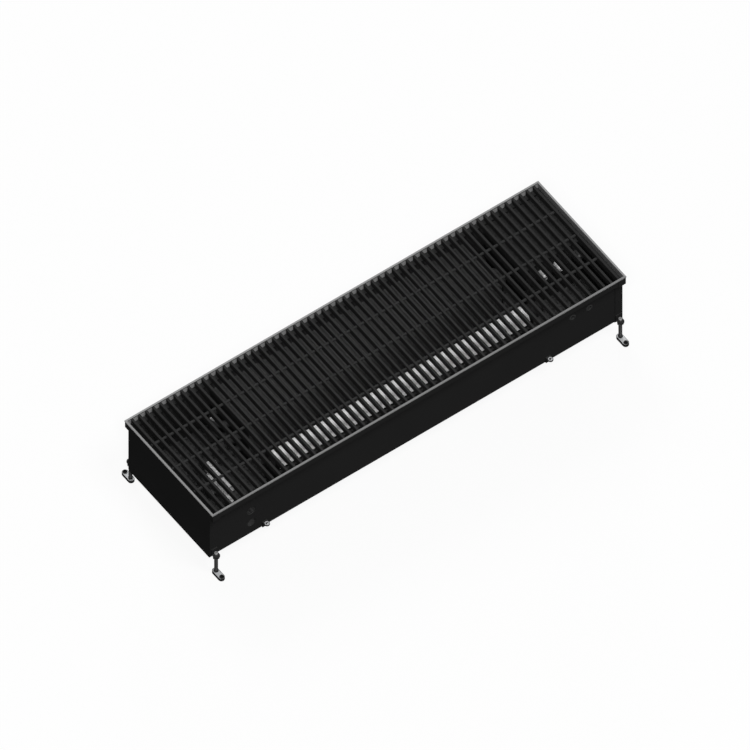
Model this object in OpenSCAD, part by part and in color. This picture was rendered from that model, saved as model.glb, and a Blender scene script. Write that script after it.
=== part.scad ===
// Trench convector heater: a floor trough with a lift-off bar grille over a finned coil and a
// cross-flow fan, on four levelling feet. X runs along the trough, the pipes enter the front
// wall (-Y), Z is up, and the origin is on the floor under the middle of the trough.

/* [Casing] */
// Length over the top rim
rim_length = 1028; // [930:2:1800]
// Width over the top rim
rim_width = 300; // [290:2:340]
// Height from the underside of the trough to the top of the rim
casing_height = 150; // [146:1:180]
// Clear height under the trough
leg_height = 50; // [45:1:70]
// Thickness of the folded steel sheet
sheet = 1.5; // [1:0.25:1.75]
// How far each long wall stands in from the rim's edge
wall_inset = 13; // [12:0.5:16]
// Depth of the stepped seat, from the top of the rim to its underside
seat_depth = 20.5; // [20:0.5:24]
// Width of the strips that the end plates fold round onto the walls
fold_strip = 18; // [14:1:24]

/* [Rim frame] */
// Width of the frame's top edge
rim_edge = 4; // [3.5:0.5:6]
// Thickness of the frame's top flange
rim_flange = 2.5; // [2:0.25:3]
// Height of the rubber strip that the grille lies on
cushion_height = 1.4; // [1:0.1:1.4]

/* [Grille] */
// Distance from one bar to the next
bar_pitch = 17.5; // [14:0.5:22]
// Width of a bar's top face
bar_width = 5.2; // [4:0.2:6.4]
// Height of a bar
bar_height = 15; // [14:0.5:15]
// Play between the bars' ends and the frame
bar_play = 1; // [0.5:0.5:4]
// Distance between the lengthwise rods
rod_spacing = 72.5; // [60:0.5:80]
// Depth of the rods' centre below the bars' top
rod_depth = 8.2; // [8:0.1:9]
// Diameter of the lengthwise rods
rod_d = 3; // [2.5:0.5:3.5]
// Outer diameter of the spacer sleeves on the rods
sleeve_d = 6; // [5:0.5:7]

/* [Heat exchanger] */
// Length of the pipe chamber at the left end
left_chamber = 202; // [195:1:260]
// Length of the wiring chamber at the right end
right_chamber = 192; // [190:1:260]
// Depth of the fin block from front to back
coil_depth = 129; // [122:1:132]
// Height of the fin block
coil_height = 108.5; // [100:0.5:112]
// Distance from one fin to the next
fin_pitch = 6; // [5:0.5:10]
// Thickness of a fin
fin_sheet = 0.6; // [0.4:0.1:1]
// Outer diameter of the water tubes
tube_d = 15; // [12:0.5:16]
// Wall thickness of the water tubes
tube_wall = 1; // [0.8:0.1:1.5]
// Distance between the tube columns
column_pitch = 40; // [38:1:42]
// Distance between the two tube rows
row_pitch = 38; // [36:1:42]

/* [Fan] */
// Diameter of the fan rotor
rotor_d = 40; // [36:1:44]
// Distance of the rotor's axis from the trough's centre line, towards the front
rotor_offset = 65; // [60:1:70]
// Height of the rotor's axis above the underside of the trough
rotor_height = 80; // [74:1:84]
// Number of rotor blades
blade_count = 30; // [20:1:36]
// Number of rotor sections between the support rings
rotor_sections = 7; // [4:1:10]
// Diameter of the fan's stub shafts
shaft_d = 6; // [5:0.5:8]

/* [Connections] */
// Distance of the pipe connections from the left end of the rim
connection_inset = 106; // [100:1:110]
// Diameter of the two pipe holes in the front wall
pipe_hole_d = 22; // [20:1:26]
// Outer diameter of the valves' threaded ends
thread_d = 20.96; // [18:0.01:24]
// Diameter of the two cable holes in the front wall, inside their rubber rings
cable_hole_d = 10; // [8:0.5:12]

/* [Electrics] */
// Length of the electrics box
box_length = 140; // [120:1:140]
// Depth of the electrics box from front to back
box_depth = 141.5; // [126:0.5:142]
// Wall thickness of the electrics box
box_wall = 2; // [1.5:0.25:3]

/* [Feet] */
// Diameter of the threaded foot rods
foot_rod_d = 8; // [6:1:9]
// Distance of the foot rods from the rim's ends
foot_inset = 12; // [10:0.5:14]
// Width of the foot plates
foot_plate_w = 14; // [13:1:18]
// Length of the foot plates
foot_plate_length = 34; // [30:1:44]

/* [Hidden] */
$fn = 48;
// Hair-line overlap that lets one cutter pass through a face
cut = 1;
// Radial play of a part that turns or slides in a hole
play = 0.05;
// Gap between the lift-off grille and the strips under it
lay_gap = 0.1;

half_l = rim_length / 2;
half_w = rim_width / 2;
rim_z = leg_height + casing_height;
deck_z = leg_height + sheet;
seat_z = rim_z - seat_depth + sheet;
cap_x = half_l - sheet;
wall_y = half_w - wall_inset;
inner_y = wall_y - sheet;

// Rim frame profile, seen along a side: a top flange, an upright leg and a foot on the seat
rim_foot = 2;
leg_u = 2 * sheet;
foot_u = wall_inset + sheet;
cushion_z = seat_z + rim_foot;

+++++

**DESCRIPTION OF THE TASK**
Reproduce the material exactly, with every line intact.

**TASK ANSWER**
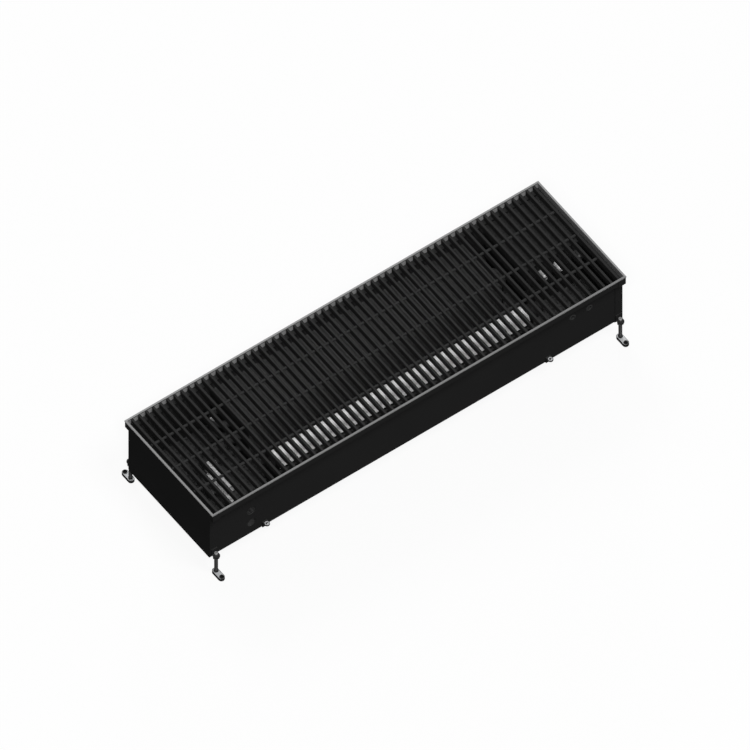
Model this object in OpenSCAD, part by part and in color. This picture was rendered from that model, saved as model.glb, and a Blender scene script. Write that script after it.
=== part.scad ===
// Trench convector heater: a floor trough with a lift-off bar grille over a finned coil and a
// cross-flow fan, on four levelling feet. X runs along the trough, the pipes enter the front
// wall (-Y), Z is up, and the origin is on the floor under the middle of the trough.

/* [Casing] */
// Length over the top rim
rim_length = 1028; // [930:2:1800]
// Width over the top rim
rim_width = 300; // [290:2:340]
// Height from the underside of the trough to the top of the rim
casing_height = 150; // [146:1:180]
// Clear height under the trough
leg_height = 50; // [45:1:70]
// Thickness of the folded steel sheet
sheet = 1.5; // [1:0.25:1.75]
// How far each long wall stands in from the rim's edge
wall_inset = 13; // [12:0.5:16]
// Depth of the stepped seat, from the top of the rim to its underside
seat_depth = 20.5; // [20:0.5:24]
// Width of the strips that the end plates fold round onto the walls
fold_strip = 18; // [14:1:24]

/* [Rim frame] */
// Width of the frame's top edge
rim_edge = 4; // [3.5:0.5:6]
// Thickness of the frame's top flange
rim_flange = 2.5; // [2:0.25:3]
// Height of the rubber strip that the grille lies on
cushion_height = 1.4; // [1:0.1:1.4]

/* [Grille] */
// Distance from one bar to the next
bar_pitch = 17.5; // [14:0.5:22]
// Width of a bar's top face
bar_width = 5.2; // [4:0.2:6.4]
// Height of a bar
bar_height = 15; // [14:0.5:15]
// Play between the bars' ends and the frame
bar_play = 1; // [0.5:0.5:4]
// Distance between the lengthwise rods
rod_spacing = 72.5; // [60:0.5:80]
// Depth of the rods' centre below the bars' top
rod_depth = 8.2; // [8:0.1:9]
// Diameter of the lengthwise rods
rod_d = 3; // [2.5:0.5:3.5]
// Outer diameter of the spacer sleeves on the rods
sleeve_d = 6; // [5:0.5:7]

/* [Heat exchanger] */
// Length of the pipe chamber at the left end
left_chamber = 202; // [195:1:260]
// Length of the wiring chamber at the right end
right_chamber = 192; // [190:1:260]
// Depth of the fin block from front to back
coil_depth = 129; // [122:1:132]
// Height of the fin block
coil_height = 108.5; // [100:0.5:112]
// Distance from one fin to the next
fin_pitch = 6; // [5:0.5:10]
// Thickness of a fin
fin_sheet = 0.6; // [0.4:0.1:1]
// Outer diameter of the water tubes
tube_d = 15; // [12:0.5:16]
// Wall thickness of the water tubes
tube_wall = 1; // [0.8:0.1:1.5]
// Distance between the tube columns
column_pitch = 40; // [38:1:42]
// Distance between the two tube rows
row_pitch = 38; // [36:1:42]

/* [Fan] */
// Diameter of the fan rotor
rotor_d = 40; // [36:1:44]
// Distance of the rotor's axis from the trough's centre line, towards the front
rotor_offset = 65; // [60:1:70]
// Height of the rotor's axis above the underside of the trough
rotor_height = 80; // [74:1:84]
// Number of rotor blades
blade_count = 30; // [20:1:36]
// Number of rotor sections between the support rings
rotor_sections = 7; // [4:1:10]
// Diameter of the fan's stub shafts
shaft_d = 6; // [5:0.5:8]

/* [Connections] */
// Distance of the pipe connections from the left end of the rim
connection_inset = 106; // [100:1:110]
// Diameter of the two pipe holes in the front wall
pipe_hole_d = 22; // [20:1:26]
// Outer diameter of the valves' threaded ends
thread_d = 20.96; // [18:0.01:24]
// Diameter of the two cable holes in the front wall, inside their rubber rings
cable_hole_d = 10; // [8:0.5:12]

/* [Electrics] */
// Length of the electrics box
box_length = 140; // [120:1:140]
// Depth of the electrics box from front to back
box_depth = 141.5; // [126:0.5:142]
// Wall thickness of the electrics box
box_wall = 2; // [1.5:0.25:3]

/* [Feet] */
// Diameter of the threaded foot rods
foot_rod_d = 8; // [6:1:9]
// Distance of the foot rods from the rim's ends
foot_inset = 12; // [10:0.5:14]
// Width of the foot plates
foot_plate_w = 14; // [13:1:18]
// Length of the foot plates
foot_plate_length = 34; // [30:1:44]

/* [Hidden] */
$fn = 48;
// Hair-line overlap that lets one cutter pass through a face
cut = 1;
// Radial play of a part that turns or slides in a hole
play = 0.05;
// Gap between the lift-off grille and the strips under it
lay_gap = 0.1;

half_l = rim_length / 2;
half_w = rim_width / 2;
rim_z = leg_height + casing_height;
deck_z = leg_height + sheet;
seat_z = rim_z - seat_depth + sheet;
cap_x = half_l - sheet;
wall_y = half_w - wall_inset;
inner_y = wall_y - sheet;

// Rim frame profile, seen along a side: a top flange, an upright leg and a foot on the seat
rim_foot = 2;
leg_u = 2 * sheet;
foot_u = wall_inset + sheet;
cushion_z = seat_z + rim_foot;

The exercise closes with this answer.